I completely understand although I'd point out that HBM is slightly
different in that it could be expressed in terms of a hierarchical node
system whereby some nodes migrate to each other -- from faster to slower by
a "migrate on LRU reclaim" and from slower to faster with automatic NUMA
balancing using sampling. However, HBM is extremely specific and dealing
with that is not necessarily compatible with devices that are not coherent.
Again, I understand the motivation and have no further comment to make.
In the interest of trying to be helpful, I'll propose an alternative to
this series and expand upon why I think it's problematic.
> the HBM node from the DDR node. The expectation is that on such systems
> either the user, a daemon, or kernel/autonuma is going to be migrating
> (TH)pages between the NUMA zones to optimize overall system
> bandwidth/throughput. Because of the 10x discrepancy in memory
> bandwidth, despite the best paging policies to optimize for page
> locality in the HBM nodes, pages will often still be moving at a high
> rate between zones. This differs from a traditional NUMA system where
> moving a page from one 100GB/s node to the other 100GB/s node has
> dubious value, like you say.
> To your specific question - what workloads benefit from this improved
> migration throughput and why THPs?
So the key potential issue here in my mind is that THP migration is too slow
in some cases. What I object to is improving that using a high priority
workqueue that potentially starves other CPUs and pollutes their cache
which is generally very expensive.
Lets look at the core of what copy_huge_page does in mm/migrate.c which
is the function that gets parallelised by the series in question. For
a !HIGHMEM system, it's woefully inefficient. Historically, it was an
implementation that would work generically which was fine but maybe not
for future systems. It was also fine back when hugetlbfs was the only huge
page implementation and COW operations were incredibly rare on the grounds
due to the risk that they could terminate the process with prejudice.
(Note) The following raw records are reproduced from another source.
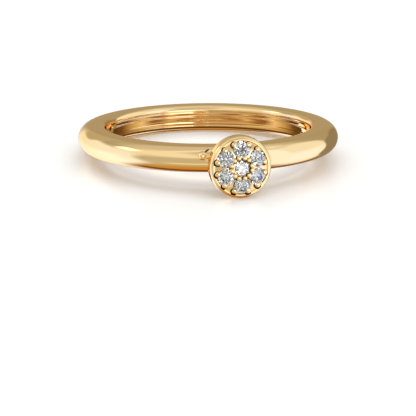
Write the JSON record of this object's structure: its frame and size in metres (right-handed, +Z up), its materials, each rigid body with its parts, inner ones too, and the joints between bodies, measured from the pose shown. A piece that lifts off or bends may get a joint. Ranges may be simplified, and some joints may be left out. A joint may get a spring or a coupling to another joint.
{
  "type": "stackable ring",
  "caption": "Finger ring for stacking: a polished half-round band with flat sides and a small round disc of pave-set brilliants at the front.",
  "frame": {"origin": "middle of the underside of the ring's box, on the surface that it rests on", "axes": "+Z up, close to the finger's axis; the disc faces -Y; +X to the right of someone who looks at the disc"},
  "size_m": [0.022, 0.0236, 0.0052],
  "materials": {
    "gold": "polished yellow gold",
    "diamond": "cut and polished, clear"
  },
  "bodies": {
    "root": {"band_and_setting": "gold", "centre_stone": "diamond", "outer_stone_1": "diamond", "outer_stone_2": "diamond", "outer_stone_3": "diamond", "outer_stone_4": "diamond", "outer_stone_5": "diamond", "outer_stone_6": "diamond"}
  },
  "joints": []
}
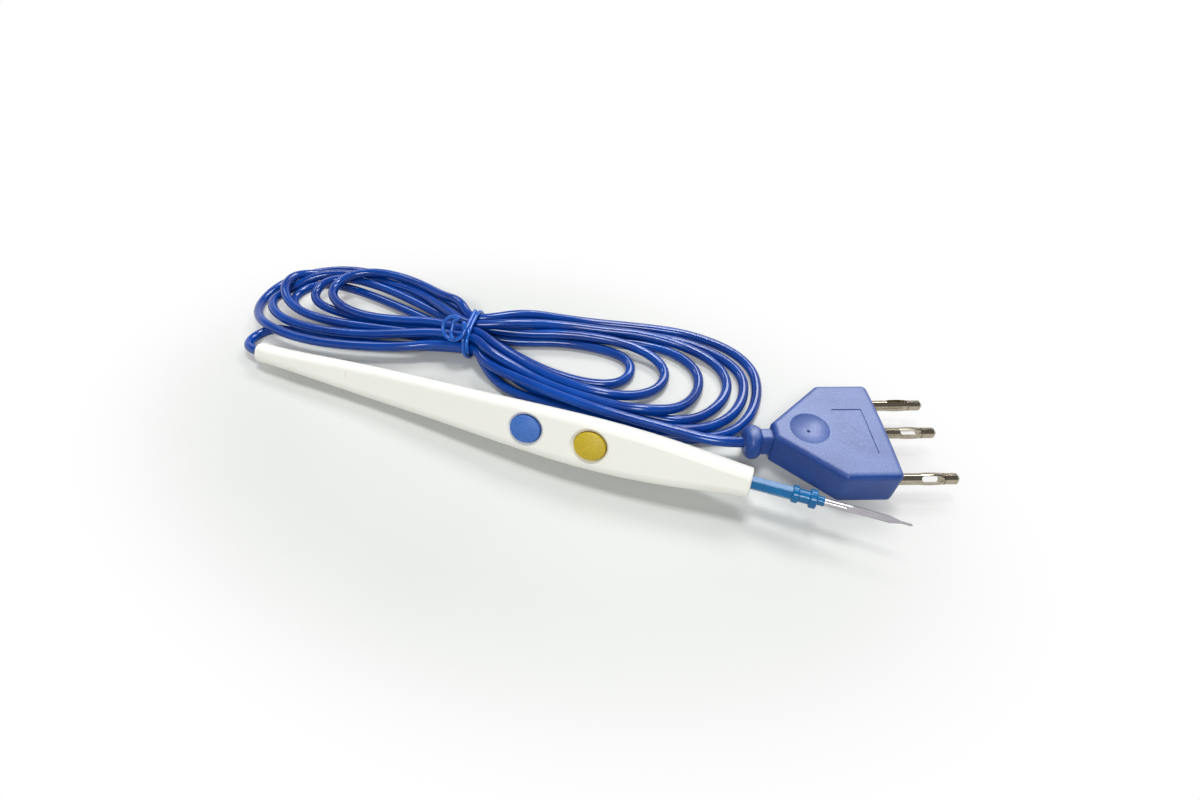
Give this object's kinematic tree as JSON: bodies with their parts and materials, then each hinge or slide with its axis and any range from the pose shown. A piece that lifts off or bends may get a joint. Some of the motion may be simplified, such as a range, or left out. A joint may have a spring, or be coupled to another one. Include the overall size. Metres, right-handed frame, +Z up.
{
  "type": "electrosurgical pencil",
  "caption": "Hand-switch electrosurgical pencil with press buttons, a plug-in blade electrode, and a tied coil of lead ending in a moulded banana-pin plug.",
  "frame": {"origin": "bottom centre of the handle with its electrode, as it lies on a table", "axes": "+X along the handle towards the electrode's tip, +Z up"},
  "size_m": [0.2866, 0.0838, 0.0191],
  "materials": {
    "shell_white": "satin",
    "button_blue": "fine grain",
    "button_yellow": "fine grain",
    "board_green": "matt",
    "dome_steel": "bright",
    "brass": "satin",
    "electrode_steel": "bright",
    "sleeve_blue": "satin",
    "lead_blue": "glossy",
    "core_white": "satin",
    "core_blue": "satin",
    "core_yellow": "satin",
    "plug_blue": "fine matt grain",
    "pin_nickel": "polished",
    "tie_blue": "satin"
  },
  "bodies": {
    "handle": {"upper_shell": "shell_white", "lower_shell": "shell_white", "switch_board": "board_green", "coag_dome": "dome_steel", "cut_dome": "dome_steel", "electrode_socket": "brass", "contact_strip": "brass", "cable_end": "lead_blue", "active_core": "core_white", "coag_core": "core_blue", "cut_core": "core_yellow", "plug_housing": "plug_blue", "pin_coag": "pin_nickel", "pin_cut": "pin_nickel", "pin_active": "pin_nickel", "plug_core_coag": "core_blue", "plug_core_cut": "core_yellow", "plug_core_active": "core_white", "handle_lead": "lead_blue", "cable_hank": "lead_blue", "twist_tie": "tie_blue", "plug_lead": "lead_blue"},
    "coag_button": {"coag_button": "button_blue"},
    "cut_button": {"cut_button": "button_yellow"},
    "electrode": {"electrode_blade": "electrode_steel", "electrode_sleeve": "sleeve_blue"}
  },
  "joints": [
    {"name": "coag_press", "type": "slide", "parent": "handle", "child": "coag_button", "axis": [0.0189, 0.7986, -0.6015], "range_m": [0, 0.0008], "stiffness_N_per_m": 100, "springref_m": -0.002, "deforming": ["coag_dome"]},
    {"name": "cut_press", "type": "slide", "parent": "handle", "child": "cut_button", "axis": [0.0189, 0.7986, -0.6015], "range_m": [0, 0.0008], "stiffness_N_per_m": 100, "springref_m": -0.002, "deforming": ["cut_dome"]},
    {"name": "electrode_pull", "type": "slide", "parent": "handle", "child": "electrode", "axis": [0.9995, 0, 0.0314], "range_m": [0, 0.024]}
  ]
}
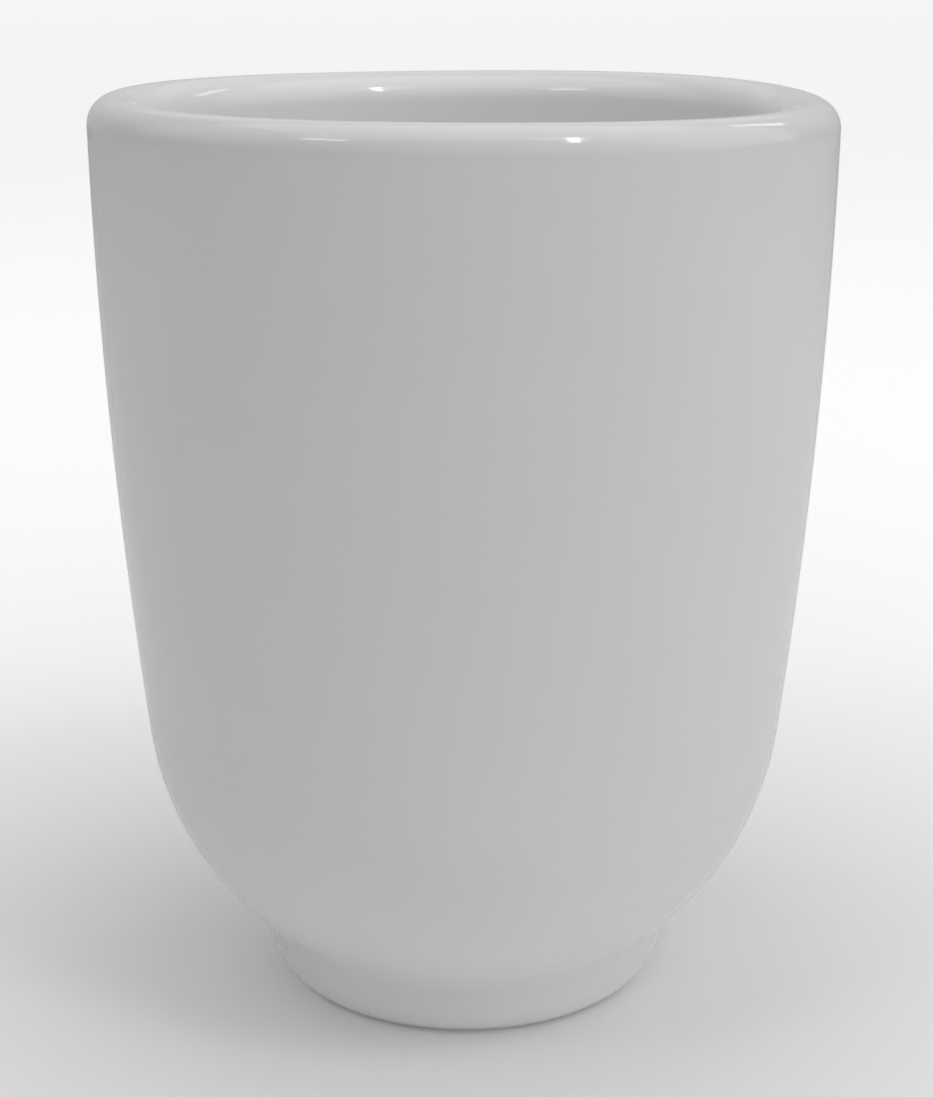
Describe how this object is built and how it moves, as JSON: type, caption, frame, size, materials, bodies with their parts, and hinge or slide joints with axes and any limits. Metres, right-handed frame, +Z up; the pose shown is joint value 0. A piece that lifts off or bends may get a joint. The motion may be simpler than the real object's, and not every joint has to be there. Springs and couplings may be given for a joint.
{
  "type": "pen holder cup",
  "caption": "Free-standing porcelain cup with a rounded rim, tapering wall, bowl-shaped base and foot ring, for holding pens upright.",
  "frame": {"origin": "centre of the foot ring's standing face, on the surface that the cup stands on", "axes": "+Z up along the cup's axis of rotation, +X and +Y across it, with no front because the cup is round"},
  "size_m": [0.08, 0.08, 0.1003],
  "materials": {
    "body_porcelain": "white porcelain under a clear, glossy glaze",
    "foot_porcelain": "white porcelain under a clear, glossy glaze, with a bare, matte standing face"
  },
  "bodies": {
    "root": {"cup_body": "body_porcelain", "foot_ring": "foot_porcelain"}
  },
  "joints": []
}
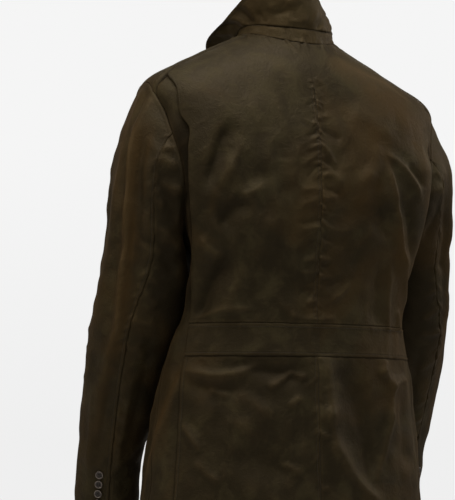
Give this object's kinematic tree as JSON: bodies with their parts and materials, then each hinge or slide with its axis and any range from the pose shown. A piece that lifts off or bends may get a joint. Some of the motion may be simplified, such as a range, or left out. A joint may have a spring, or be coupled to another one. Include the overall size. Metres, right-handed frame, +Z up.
{
  "type": "waxed cotton jacket",
  "caption": "Worn, hollow waxed cotton jacket with a turned-up collar, side-pleated back, sewn-in back waist band, flared skirt and buttoned front and cuffs.",
  "frame": {"origin": "middle of the neck opening at the height of the neck points, where the jacket rests on the wearer's shoulders", "axes": "+Z up along the wearer, the jacket faces -Y, the wearer's left is +X"},
  "size_m": [0.5812, 0.3496, 0.8485],
  "materials": {
    "waxed_cotton": "waxed, semi-matte",
    "buttons": "dark horn, polished rim"
  },
  "bodies": {
    "root": {"back_left": "waxed_cotton", "back_right": "waxed_cotton", "collar_fall": "waxed_cotton", "collar_stand": "waxed_cotton", "front_left": "waxed_cotton", "front_right": "waxed_cotton", "side_left": "waxed_cotton", "side_right": "waxed_cotton", "skirt_back_left": "waxed_cotton", "skirt_back_right": "waxed_cotton", "top_sleeve_left": "waxed_cotton", "top_sleeve_right": "waxed_cotton", "under_sleeve_left": "waxed_cotton", "under_sleeve_right": "waxed_cotton", "waist_band": "waxed_cotton", "cuff_button_left_1": "buttons", "cuff_button_left_2": "buttons", "cuff_button_left_3": "buttons", "cuff_button_left_4": "buttons", "cuff_button_right_1": "buttons", "cuff_button_right_2": "buttons", "cuff_button_right_3": "buttons", "cuff_button_right_4": "buttons", "front_button_1": "buttons", "front_button_2": "buttons", "front_button_3": "buttons", "front_button_4": "buttons", "front_button_5": "buttons"}
  },
  "joints": []
}
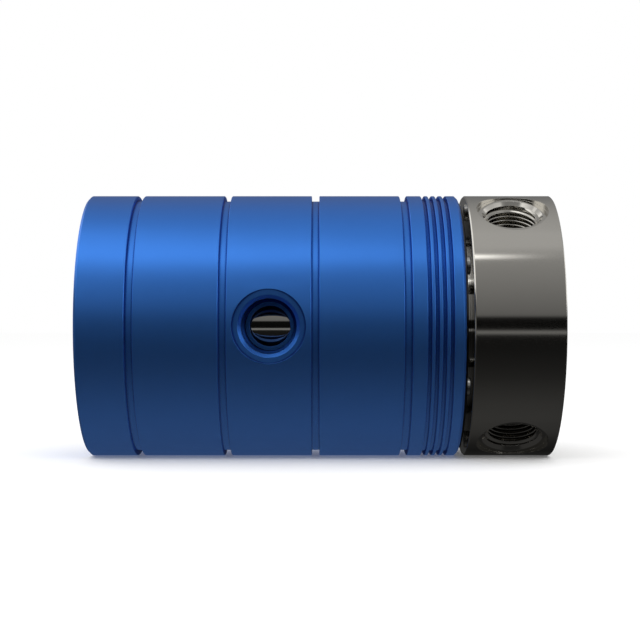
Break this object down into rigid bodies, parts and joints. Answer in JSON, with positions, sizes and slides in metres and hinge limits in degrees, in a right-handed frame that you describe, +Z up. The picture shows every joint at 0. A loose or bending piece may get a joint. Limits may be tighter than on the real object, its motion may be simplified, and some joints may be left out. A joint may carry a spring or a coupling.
{
  "type": "hydraulic rotary union",
  "caption": "Cylindrical hydraulic rotary union: a grooved housing with threaded ports turns on ball bearings around a passage shaft fixed to a ported flange.",
  "frame": {"origin": "centre of the port flange's mounting face, on the turning axis", "axes": "+X along the turning axis, out of the mounting face; +Z up; the middle housing port points along -Y"},
  "size_m": [0.1845, 0.105, 0.105],
  "materials": {
    "blue_anodised_aluminium": "fine turned, anodised",
    "ground_steel": "fine turned, bright",
    "polished_shaft_steel": "ground and polished",
    "bearing_steel": "ground",
    "screw_steel": "bright",
    "brass_cage": "machined",
    "seal_ptfe": "filled PTFE",
    "nitrile_rubber": "matt"
  },
  "bodies": {
    "shaft": {"shaft": "polished_shaft_steel", "port_flange": "ground_steel", "flange_screws": "screw_steel", "flange_dowel": "bearing_steel", "passage_orings": "nitrile_rubber", "front_bearing_inner_ring": "bearing_steel", "rear_bearing_inner_ring": "bearing_steel", "shaft_circlip": "screw_steel"},
    "housing": {"housing": "blue_anodised_aluminium", "front_bearing_outer_ring": "bearing_steel", "rear_bearing_outer_ring": "bearing_steel", "retainer_plate": "ground_steel", "retainer_screws": "screw_steel", "front_dust_seal": "nitrile_rubber", "rear_cover": "blue_anodised_aluminium", "rear_cover_screws": "screw_steel", "rear_cover_oring": "nitrile_rubber", "rotary_seal_1": "seal_ptfe", "rotary_seal_2": "seal_ptfe", "rotary_seal_3": "seal_ptfe", "rotary_seal_4": "seal_ptfe", "seal_energiser_1": "nitrile_rubber", "seal_energiser_2": "nitrile_rubber", "seal_energiser_3": "nitrile_rubber", "seal_energiser_4": "nitrile_rubber"},
    "front_cage": {"front_bearing_cage": "brass_cage", "front_bearing_balls": "bearing_steel"},
    "rear_cage": {"rear_bearing_cage": "brass_cage", "rear_bearing_balls": "bearing_steel"}
  },
  "joints": [
    {"name": "housing_spin", "type": "hinge", "parent": "shaft", "child": "housing", "pos_m": [-0.111, 0, 0], "axis": [1, 0, 0], "continuous": true},
    {"name": "front_cage_spin", "type": "hinge", "parent": "shaft", "child": "front_cage", "pos_m": [-0.047, 0, 0], "axis": [1, 0, 0], "continuous": true},
    {"name": "rear_cage_spin", "type": "hinge", "parent": "shaft", "child": "rear_cage", "pos_m": [-0.1725, 0, 0], "axis": [1, 0, 0], "continuous": true}
  ],
  "couplings": [
    {"joint": "front_cage_spin", "follows": "housing_spin", "ratio": 0.55481},
    {"joint": "rear_cage_spin", "follows": "housing_spin", "ratio": 0.5378}
  ]
}
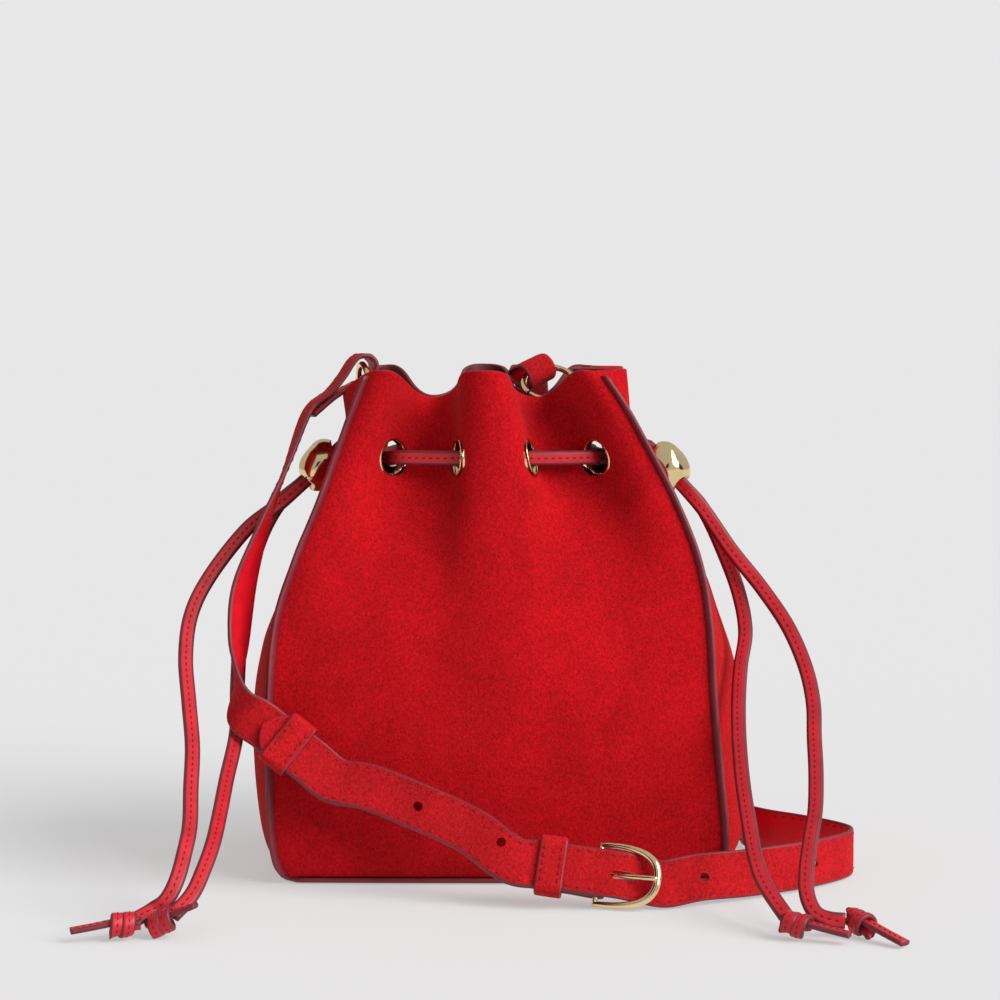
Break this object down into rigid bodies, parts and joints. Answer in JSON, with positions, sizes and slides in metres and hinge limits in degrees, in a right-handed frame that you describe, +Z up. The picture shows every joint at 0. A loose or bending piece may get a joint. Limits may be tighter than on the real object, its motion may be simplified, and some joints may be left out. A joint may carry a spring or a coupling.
{
  "type": "drawstring bucket bag",
  "caption": "Suede bucket bag gathered by two drawcords through eyelets, with sliding beads, knotted cord ends and a buckled shoulder strap on gate rings.",
  "frame": {"origin": "centre of the base, on the surface that the bag stands on", "axes": "+Z up, -Y towards the front panel that the strap crosses, +X to the right seen from the front"},
  "size_m": [0.3163, 0.3045, 0.218],
  "materials": {
    "red_suede": "brushed red suede with a short nap",
    "strap_suede": "red suede, sewn along both edges",
    "cord_leather": "red leather strip with a sewn middle line",
    "painted_edge": "dark red edge paint, satin",
    "lining_cloth": "dark red woven lining",
    "stiffener_board": "fibre board",
    "polished_gold": "polished pale gold plating"
  },
  "bodies": {
    "bag": {"front_panel": "red_suede", "back_panel": "red_suede", "left_gusset": "red_suede", "right_gusset": "red_suede", "base_panel": "red_suede", "base_board": "stiffener_board", "lining": "lining_cloth", "front_left_welt": "painted_edge", "front_right_welt": "painted_edge", "back_left_welt": "painted_edge", "back_right_welt": "painted_edge", "base_welt": "painted_edge", "front_eyelet_1": "polished_gold", "front_eyelet_2": "polished_gold", "front_eyelet_3": "polished_gold", "front_eyelet_4": "polished_gold", "back_eyelet_1": "polished_gold", "back_eyelet_2": "polished_gold", "back_eyelet_3": "polished_gold", "back_eyelet_4": "polished_gold", "left_eyelet": "polished_gold", "right_eyelet": "polished_gold", "front_drawcord": "cord_leather", "back_drawcord": "cord_leather", "left_front_tail": "cord_leather", "left_back_tail": "cord_leather", "right_front_tail": "cord_leather", "right_back_tail": "cord_leather", "left_front_knot": "cord_leather", "left_back_knot": "cord_leather", "right_front_knot": "cord_leather", "right_back_knot": "cord_leather", "left_tab": "strap_suede", "right_tab": "strap_suede", "buckle_strap": "strap_suede", "billet_strap": "strap_suede", "fixed_keeper": "strap_suede", "buckle_frame": "polished_gold"},
    "left_bead_body": {"left_bead": "polished_gold"},
    "right_bead_body": {"right_bead": "polished_gold"},
    "left_ring_body": {"left_ring": "polished_gold", "left_gate_pin": "polished_gold"},
    "right_ring_body": {"right_ring": "polished_gold", "right_gate_pin": "polished_gold"},
    "left_gate_body": {"left_ring_gate": "polished_gold"},
    "right_gate_body": {"right_ring_gate": "polished_gold"},
    "keeper_body": {"sliding_keeper": "strap_suede"},
    "prong_body": {"buckle_prong": "polished_gold"}
  },
  "joints": [
    {"name": "left_bead_slide", "type": "slide", "parent": "bag", "child": "left_bead_body", "axis": [-0.7403, -0.1501, -0.6553], "range_m": [0, 0.012]},
    {"name": "right_bead_slide", "type": "slide", "parent": "bag", "child": "right_bead_body", "axis": [0.6789, -0.1498, -0.7188], "range_m": [0, 0.012]},
    {"name": "left_ring_swing", "type": "hinge", "parent": "bag", "child": "left_ring_body", "pos_m": [-0.05621, -0.002, 0.19178], "axis": [0.267, -0.9632, 0.032], "range_deg": [-5, 5]},
    {"name": "right_ring_swing", "type": "hinge", "parent": "bag", "child": "right_ring_body", "pos_m": [0.02749, -0.00381, 0.1997], "axis": [0.7993, 0.4759, 0.3668], "range_deg": [-5, 5]},
    {"name": "left_gate_turn", "type": "hinge", "parent": "left_ring_body", "child": "left_gate_body", "pos_m": [-0.0581, 0.00397, 0.19352], "axis": [0.9563, 0.269, 0.1148], "range_deg": [0, 30], "stiffness_Nm_per_rad": 0.004, "springref_deg": -17.19},
    {"name": "right_gate_turn", "type": "hinge", "parent": "right_ring_body", "child": "right_gate_body", "pos_m": [0.02136, -0.00553, 0.19839], "axis": [-0.0021, 0.6127, -0.7903], "range_deg": [0, 30], "stiffness_Nm_per_rad": 0.004, "springref_deg": -17.19},
    {"name": "keeper_slide", "type": "slide", "parent": "bag", "child": "keeper_body", "axis": [0.7906, -0.1201, -0.6005], "range_m": [-0.004, 0.01]},
    {"name": "prong_lift", "type": "hinge", "parent": "bag", "child": "prong_body", "pos_m": [0.03926, -0.09333, 0.01277], "axis": [-0.1511, -0.3555, -0.9224], "range_deg": [0, 12]}
  ]
}
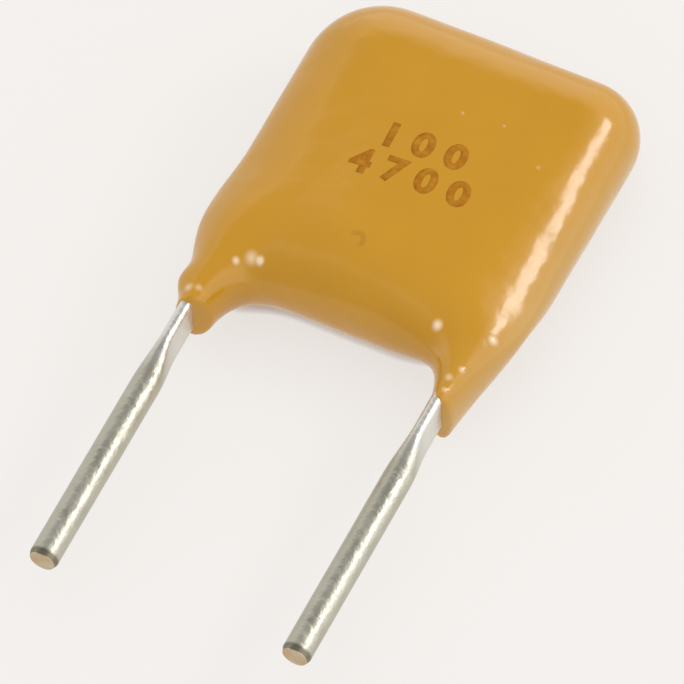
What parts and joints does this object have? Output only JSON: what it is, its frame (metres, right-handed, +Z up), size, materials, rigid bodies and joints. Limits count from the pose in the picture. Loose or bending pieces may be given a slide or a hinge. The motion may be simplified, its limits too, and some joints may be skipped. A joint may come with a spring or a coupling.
{
  "type": "multilayer ceramic capacitor",
  "caption": "Flat rounded-square dipped ceramic capacitor with a layered block inside and parallel radial leads, for through-hole mounting.",
  "frame": {"origin": "on the coating's flat back face, which it lies on, midway between the two leads", "axes": "+X across the leads, the leads point to -Y, +Z up through the thickness, out of the front face"},
  "size_m": [0.0066, 0.0132, 0.0025],
  "materials": {
    "amber_epoxy": "glossy dipped epoxy",
    "sintered_ceramic": "matt sintered ceramic",
    "electrode_metal": "printed and fired metal film",
    "fired_silver": "fired silver, slightly rough",
    "solder": "reflowed tin solder",
    "tinned_copper": "hot-tinned copper wire"
  },
  "bodies": {
    "root": {"epoxy_coating": "amber_epoxy", "ceramic_block": "sintered_ceramic", "electrode_01": "electrode_metal", "electrode_02": "electrode_metal", "electrode_03": "electrode_metal", "electrode_04": "electrode_metal", "electrode_05": "electrode_metal", "electrode_06": "electrode_metal", "electrode_07": "electrode_metal", "electrode_08": "electrode_metal", "electrode_09": "electrode_metal", "electrode_10": "electrode_metal", "electrode_11": "electrode_metal", "electrode_12": "electrode_metal", "electrode_13": "electrode_metal", "electrode_14": "electrode_metal", "electrode_15": "electrode_metal", "electrode_16": "electrode_metal", "electrode_17": "electrode_metal", "electrode_18": "electrode_metal", "electrode_19": "electrode_metal", "electrode_20": "electrode_metal", "left_end_cap": "fired_silver", "right_end_cap": "fired_silver", "left_solder": "solder", "right_solder": "solder", "left_lead": "tinned_copper", "right_lead": "tinned_copper"}
  },
  "joints": []
}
The function takes a huge page, splits it into PAGE_SIZE chunks, kmap_atomics
the source and destination for each PAGE_SIZE chunk and copies it. The
parallelised version does one kmap and copies it in chunks assuming the
THP is fully mapped and accessible. Fundamentally, this is broken in the
generic sense as the kmap is not guaranteed to make the whole page necessary
but it happens to work on !highmem systems. What is more important to
note is that it's multiple preempt and pagefault enables and disables
on a per-page basis that happens 512 times (for THP on x86-64 at least),
all of which are expensive operations depending on the kernel config and
I suspect that the parallisation is actually masking that stupid overhead.
At the very least, I would have expected an initial attempt of one patch that
optimised for !highmem systems to ignore kmap, simply disable preempt (if
that is even necessary, I didn't check) and copy a pinned physical->physical
page as a single copy without looping on a PAGE_SIZE basis and see how
much that gained. Do it initially for THP only and worry about gigantic
pages when or if that is a problem.
That would be patch 1 of a series. Maybe that'll be enough, maybe not but
I feel it's important to optimise the serialised case as much as possible
before considering parallelisation to highlight and justify why it's
necessary. If nothing else, what if two CPUs both parallelise a migration
at the same time and end up preempting each other? Between that and the
workqueue setup, it's potentially much slower than an optimised serial copy.
It would be tempting to experiment but the test case was not even included
with the series (maybe it's somewhere else). While it's obvious how
such a test case could be constructed, it feels unnecessary to construct
it when it should be in the changelog.
To some extent, CDM suffered from the same pushback. Like this series,
it introduced something new, complex and with high maintenance overhead
without considering whether the existing mechanisms (cpuset, mempolicies
or some combination of both) or out-of tree proposals such as HMM that
could be added to and finalised.
 If nothing else, it would make it clear to the reviewer that
additional complexity is 100% justified which is woefully missing in
 For complex series that have an alleged performance improvement, it
should always be possible to supply a test case that can demonstrate
that. Granted, this does not always happen but at least for my own
series I have the test case in question automated and can point people
to the repository that stores the test case and if necessary, supply
instructions on how to reproduce the results.
 Preferably with an in-tree user because the lack of such a user was
one of the major factors that gave HMM a kicking.